◆ **GOAL**: Make an exact copy of the listing below.

--- start of DATA BLOCK ---

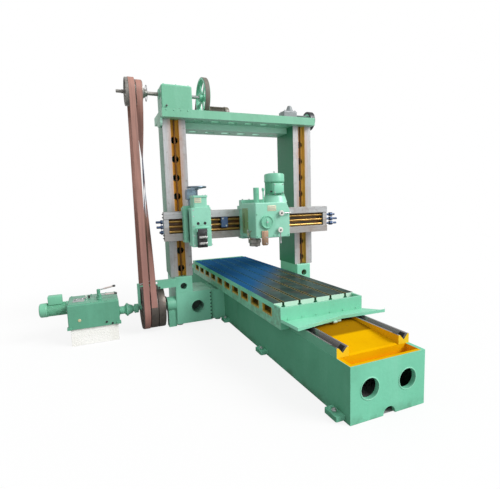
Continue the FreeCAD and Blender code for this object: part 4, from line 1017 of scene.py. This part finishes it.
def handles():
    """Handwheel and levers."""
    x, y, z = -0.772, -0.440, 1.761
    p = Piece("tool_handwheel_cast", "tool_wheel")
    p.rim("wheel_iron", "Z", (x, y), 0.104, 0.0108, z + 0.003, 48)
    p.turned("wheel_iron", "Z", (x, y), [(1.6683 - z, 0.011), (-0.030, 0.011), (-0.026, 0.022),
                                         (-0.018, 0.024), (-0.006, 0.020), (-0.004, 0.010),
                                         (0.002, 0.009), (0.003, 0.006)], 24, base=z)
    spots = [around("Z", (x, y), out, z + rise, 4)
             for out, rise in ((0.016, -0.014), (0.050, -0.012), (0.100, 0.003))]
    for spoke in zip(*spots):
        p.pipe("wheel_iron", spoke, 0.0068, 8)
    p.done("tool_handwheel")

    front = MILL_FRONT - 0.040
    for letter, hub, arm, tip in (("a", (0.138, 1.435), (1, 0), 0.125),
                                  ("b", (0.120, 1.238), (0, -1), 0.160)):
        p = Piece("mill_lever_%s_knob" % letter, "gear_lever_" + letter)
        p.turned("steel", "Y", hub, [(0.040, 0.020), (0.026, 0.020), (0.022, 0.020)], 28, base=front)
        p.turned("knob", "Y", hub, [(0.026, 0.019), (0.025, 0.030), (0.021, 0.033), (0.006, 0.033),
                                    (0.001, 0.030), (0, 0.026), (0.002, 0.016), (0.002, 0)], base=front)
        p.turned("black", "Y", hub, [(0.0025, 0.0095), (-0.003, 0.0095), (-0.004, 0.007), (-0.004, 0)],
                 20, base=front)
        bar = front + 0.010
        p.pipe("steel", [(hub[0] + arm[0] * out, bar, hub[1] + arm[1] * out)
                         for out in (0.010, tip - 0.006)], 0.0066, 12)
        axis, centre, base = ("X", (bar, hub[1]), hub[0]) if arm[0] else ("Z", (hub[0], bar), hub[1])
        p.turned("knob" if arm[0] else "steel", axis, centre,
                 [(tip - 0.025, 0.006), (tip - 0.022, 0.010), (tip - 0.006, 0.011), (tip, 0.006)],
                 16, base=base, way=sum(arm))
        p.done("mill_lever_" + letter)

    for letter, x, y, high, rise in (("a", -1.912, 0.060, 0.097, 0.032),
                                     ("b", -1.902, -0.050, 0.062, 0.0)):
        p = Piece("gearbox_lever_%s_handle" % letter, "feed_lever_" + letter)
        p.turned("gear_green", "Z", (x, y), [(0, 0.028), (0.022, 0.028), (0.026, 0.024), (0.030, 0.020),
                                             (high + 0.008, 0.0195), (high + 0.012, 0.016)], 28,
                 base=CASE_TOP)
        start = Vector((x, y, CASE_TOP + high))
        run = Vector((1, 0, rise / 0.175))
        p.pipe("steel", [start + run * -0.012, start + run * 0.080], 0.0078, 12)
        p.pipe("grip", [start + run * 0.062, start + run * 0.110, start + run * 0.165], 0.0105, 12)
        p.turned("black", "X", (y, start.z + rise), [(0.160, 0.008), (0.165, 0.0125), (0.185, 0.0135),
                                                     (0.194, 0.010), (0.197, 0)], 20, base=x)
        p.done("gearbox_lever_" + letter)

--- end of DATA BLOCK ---

◆ **REPLY**:
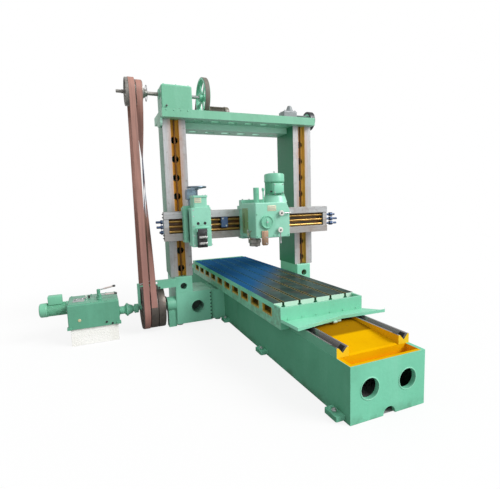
Continue the FreeCAD and Blender code for this object: part 4, from line 1017 of scene.py. This part finishes it.
def handles():
    """Handwheel and levers."""
    x, y, z = -0.772, -0.440, 1.761
    p = Piece("tool_handwheel_cast", "tool_wheel")
    p.rim("wheel_iron", "Z", (x, y), 0.104, 0.0108, z + 0.003, 48)
    p.turned("wheel_iron", "Z", (x, y), [(1.6683 - z, 0.011), (-0.030, 0.011), (-0.026, 0.022),
                                         (-0.018, 0.024), (-0.006, 0.020), (-0.004, 0.010),
                                         (0.002, 0.009), (0.003, 0.006)], 24, base=z)
    spots = [around("Z", (x, y), out, z + rise, 4)
             for out, rise in ((0.016, -0.014), (0.050, -0.012), (0.100, 0.003))]
    for spoke in zip(*spots):
        p.pipe("wheel_iron", spoke, 0.0068, 8)
    p.done("tool_handwheel")

    front = MILL_FRONT - 0.040
    for letter, hub, arm, tip in (("a", (0.138, 1.435), (1, 0), 0.125),
                                  ("b", (0.120, 1.238), (0, -1), 0.160)):
        p = Piece("mill_lever_%s_knob" % letter, "gear_lever_" + letter)
        p.turned("steel", "Y", hub, [(0.040, 0.020), (0.026, 0.020), (0.022, 0.020)], 28, base=front)
        p.turned("knob", "Y", hub, [(0.026, 0.019), (0.025, 0.030), (0.021, 0.033), (0.006, 0.033),
                                    (0.001, 0.030), (0, 0.026), (0.002, 0.016), (0.002, 0)], base=front)
        p.turned("black", "Y", hub, [(0.0025, 0.0095), (-0.003, 0.0095), (-0.004, 0.007), (-0.004, 0)],
                 20, base=front)
        bar = front + 0.010
        p.pipe("steel", [(hub[0] + arm[0] * out, bar, hub[1] + arm[1] * out)
                         for out in (0.010, tip - 0.006)], 0.0066, 12)
        axis, centre, base = ("X", (bar, hub[1]), hub[0]) if arm[0] else ("Z", (hub[0], bar), hub[1])
        p.turned("knob" if arm[0] else "steel", axis, centre,
                 [(tip - 0.025, 0.006), (tip - 0.022, 0.010), (tip - 0.006, 0.011), (tip, 0.006)],
                 16, base=base, way=sum(arm))
        p.done("mill_lever_" + letter)

    for letter, x, y, high, rise in (("a", -1.912, 0.060, 0.097, 0.032),
                                     ("b", -1.902, -0.050, 0.062, 0.0)):
        p = Piece("gearbox_lever_%s_handle" % letter, "feed_lever_" + letter)
        p.turned("gear_green", "Z", (x, y), [(0, 0.028), (0.022, 0.028), (0.026, 0.024), (0.030, 0.020),
                                             (high + 0.008, 0.0195), (high + 0.012, 0.016)], 28,
                 base=CASE_TOP)
        start = Vector((x, y, CASE_TOP + high))
        run = Vector((1, 0, rise / 0.175))
        p.pipe("steel", [start + run * -0.012, start + run * 0.080], 0.0078, 12)
        p.pipe("grip", [start + run * 0.062, start + run * 0.110, start + run * 0.165], 0.0105, 12)
        p.turned("black", "X", (y, start.z + rise), [(0.160, 0.008), (0.165, 0.0125), (0.185, 0.0135),
                                                     (0.194, 0.010), (0.197, 0)], 20, base=x)
        p.done("gearbox_lever_" + letter)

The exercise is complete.